Giorgio Andreotta Calò

L'elogio della lentezza

Invitato alla Biennale di Venezia nel 2011, Giorgio Andreotta Calò era giunto a piedi da Amsterdam alla città dove è nato nel 1979, per lasciare un poetico messaggio audio nel giardino di Carlo Scarpa. Poche parole sul tema dell’attesa, il ritorno, la circolarità del tempo. L’elogio della lentezza e dell’assenza, un invito a penetrare oltre le forme presenti e concrete dell’opera d’arte. Che è pensiero e richiede puro ascolto.

Tempo. Parola chiave, insieme ad acqua, nella ricerca dell’artista veneziano, che nel 2010 aveva interamente sommerso il proprio studio olandese e ha poi continuato a prediligere questa materia dalle proprietà “palindrome” che ribalta le architetture svelandone la natura segreta, onirica.

Per la Cinquantasettesima Biennale, invitato da Cecilia Alemani al Padiglione Italia, Giorgio Andreotta Calò ha elaborato ancora una volta un’installazione complessa: Senza titolo (La fine del mondo), un’opera che ben sintetizza le coordinate lungo le quali l’artista veneziano viaggia ormai da più di un decennio. Un'ultima architettura capovolta, potente, strettamente legata a Venezia ma che ha una lunga genesi: nasce in un altro luogo e si propone anche come una riflessione sull’etica della pratica artistica nel mondo contemporaneo.

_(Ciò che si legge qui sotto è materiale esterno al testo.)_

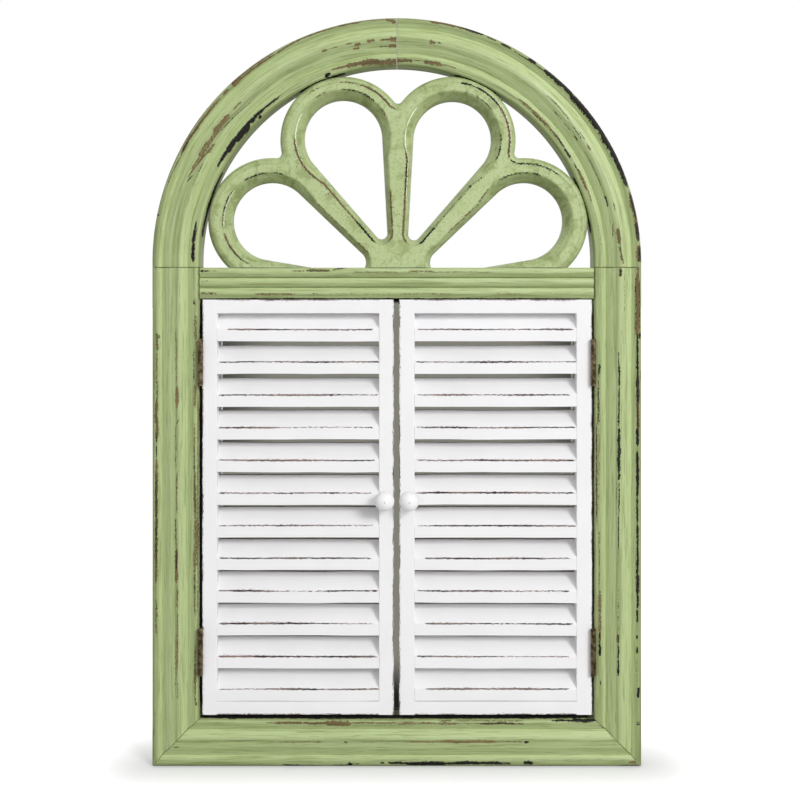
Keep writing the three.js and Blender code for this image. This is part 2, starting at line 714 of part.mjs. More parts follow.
function knobScrew(side) {
  const length = DOOR_THICKNESS - SEAT + SCREW_BITE;
  return turned([
    [0, 0],
    [SCREW_HEAD_RADIUS, 0],
    [SCREW_HEAD_RADIUS, SCREW_HEAD_HEIGHT / 2],
    [SCREW_RADIUS, SCREW_HEAD_HEIGHT],
    [SCREW_RADIUS, length - SCREW_RADIUS],
    [0, length],
  ], side, DOOR_BACK_Y - SEAT);
}

/** One shutter door, in a group that stands on its hinge line. */
function door(sideName) {
  const side = SIDES[sideName];
  const group = new THREE.Group();
  group.position.set(side * HINGE_X, HINGE_Y, 0);
  const topRailZ = DOOR_TOP_Z - DOOR_TOP_RAIL;
  addPiece(group, `${sideName}_hinge_stile`, doorStile(side, false), WHITE_PAINT);
  addPiece(group, `${sideName}_meeting_stile`, doorStile(side, true), WHITE_PAINT);
  addPiece(group, `${sideName}_top_rail`, doorRail(side, topRailZ, DOOR_TOP_RAIL), WHITE_PAINT);
  addPiece(group, `${sideName}_bottom_rail`, doorRail(side, DOOR_BOTTOM_Z, DOOR_BOTTOM_RAIL), WHITE_PAINT);
  for (let number = 1; number <= SLAT_COUNT; number += 1) {
    const name = `${sideName}_slat_${String(number).padStart(2, '0')}`;
    addPiece(group, name, slat(side, number), WHITE_PAINT);
  }
  addPiece(group, `${sideName}_knob`, knob(side), WHITE_PAINT);
  addPiece(group, `${sideName}_knob_screw`, knobScrew(side), STEEL);
  for (const [place, z] of Object.entries(HINGE_HEIGHTS)) {
    addPiece(group, `${sideName}_door_leaf_${place}`, hingeLeaf(side, z, false), DARK_BRONZE);
  }
  return group;
}

// ---------------------------------------------------------------------------------------------
// The whole object
// ---------------------------------------------------------------------------------------------

function fixedFrame() {
  const group = new THREE.Group();
  for (const [sideName, side] of Object.entries(SIDES)) {
    addPiece(group, `frame_stile_${sideName}`, frameStile(side), GREEN_PAINT);
    addPiece(group, `arch_${sideName}`, archSegment(side), GREEN_PAINT);
    addPiece(group, `hanger_plate_${sideName}`, hangerPlate(side), STEEL);
    for (const [place, z] of Object.entries(HINGE_HEIGHTS)) {
      addPiece(group, `${sideName}_frame_leaf_${place}`, hingeLeaf(side, z, true), DARK_BRONZE);
      addPiece(group, `${sideName}_hinge_pin_${place}`, hingePin(side, z), DARK_BRONZE);
    }
  }
  addPiece(group, 'frame_bottom_rail', frameBottomRail(), GREEN_PAINT);
  addPiece(group, 'transom_rail', transomRail(), GREEN_PAINT);
  addPiece(group, 'fretwork', fretwork(), GREEN_PAINT);
  const mirrorFront = REBATE_DEPTH - SEAT;
  const mirrorBack = mirrorFront - MIRROR_THICKNESS;
  const backingFront = mirrorBack - SEAT;
  addPiece(group, 'mirror_glass', pane(mirrorBack, mirrorFront), SILVERED_GLASS);
  addPiece(group, 'backing_board', pane(backingFront - BACKING_THICKNESS, backingFront), HARDBOARD);
  return group;
}

const shutterMirror = new THREE.Group();
shutterMirror.add(fixedFrame(), door('left'), door('right'));

export default shutterMirror;
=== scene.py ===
# %% [markdown]
# # Shutter mirror
# An arched frame of moulded wood in worn green paint holds a mirror behind two white shutter doors,
# and a fretwork fan stands over the transom. The measured model gives every place and size. This
# notebook dresses it: each visible piece is rebuilt as a fine surface with worn edges, and painted.
# Positions are in metres, +Z is up and the front faces -Y.

# %% Load the measured model
import math
import bmesh
import bpy
import numpy as np
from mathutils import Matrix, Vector
from mathutils.geometry import tessellate_polygon


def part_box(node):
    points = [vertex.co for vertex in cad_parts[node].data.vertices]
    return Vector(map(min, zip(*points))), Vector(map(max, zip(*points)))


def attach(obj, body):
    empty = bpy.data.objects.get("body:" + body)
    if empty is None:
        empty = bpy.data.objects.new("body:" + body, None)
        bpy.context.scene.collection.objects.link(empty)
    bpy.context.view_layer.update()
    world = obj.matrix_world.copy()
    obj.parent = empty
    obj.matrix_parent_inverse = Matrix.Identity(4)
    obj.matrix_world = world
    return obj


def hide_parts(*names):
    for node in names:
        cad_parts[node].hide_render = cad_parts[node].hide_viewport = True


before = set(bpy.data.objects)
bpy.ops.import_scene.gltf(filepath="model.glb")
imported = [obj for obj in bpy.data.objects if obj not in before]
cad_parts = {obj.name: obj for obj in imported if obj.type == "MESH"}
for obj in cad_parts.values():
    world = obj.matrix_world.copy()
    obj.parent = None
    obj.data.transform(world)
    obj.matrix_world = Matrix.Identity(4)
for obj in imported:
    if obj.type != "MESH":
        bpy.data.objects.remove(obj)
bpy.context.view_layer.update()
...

Come precisa l’artista:

E’ un’opera strettamente legata alla pittura di paesaggio, quindi assolutamente classica, che si rifà alla tradizione del nostro paese però che inserisce all’interno di questo linguaggio anche elementi che fanno assolutamente parte del contemporaneo. E per me il contemporaneo è la commistione anche di un’architettura emergenziale fatta di ponteggi che sostengono rovine, che sostengono il crollo. Non è un caso che noi fossimo a L'Aquila per studiare  tutte quelle che sono le strutture di ponteggi perché quello è il più grande cantiere a cielo aperto.   

La ricerca sul legame esistente tra edificio e contesto nel quale è inserito, è centrale nella poetica dell’artista veneziano, che mette in atto operazioni finalizzate ad un processo di trasfigurazione, ad esprimere un significato latente, in potenza, delle architetture. Questo stesso approccio ha caratterizzato una serie di interventi come nel Palazzo del Nuovo Comune di Bologna nel 2010, al Teatro Margherita di Bari e al Maxxi di Roma, nel 2011.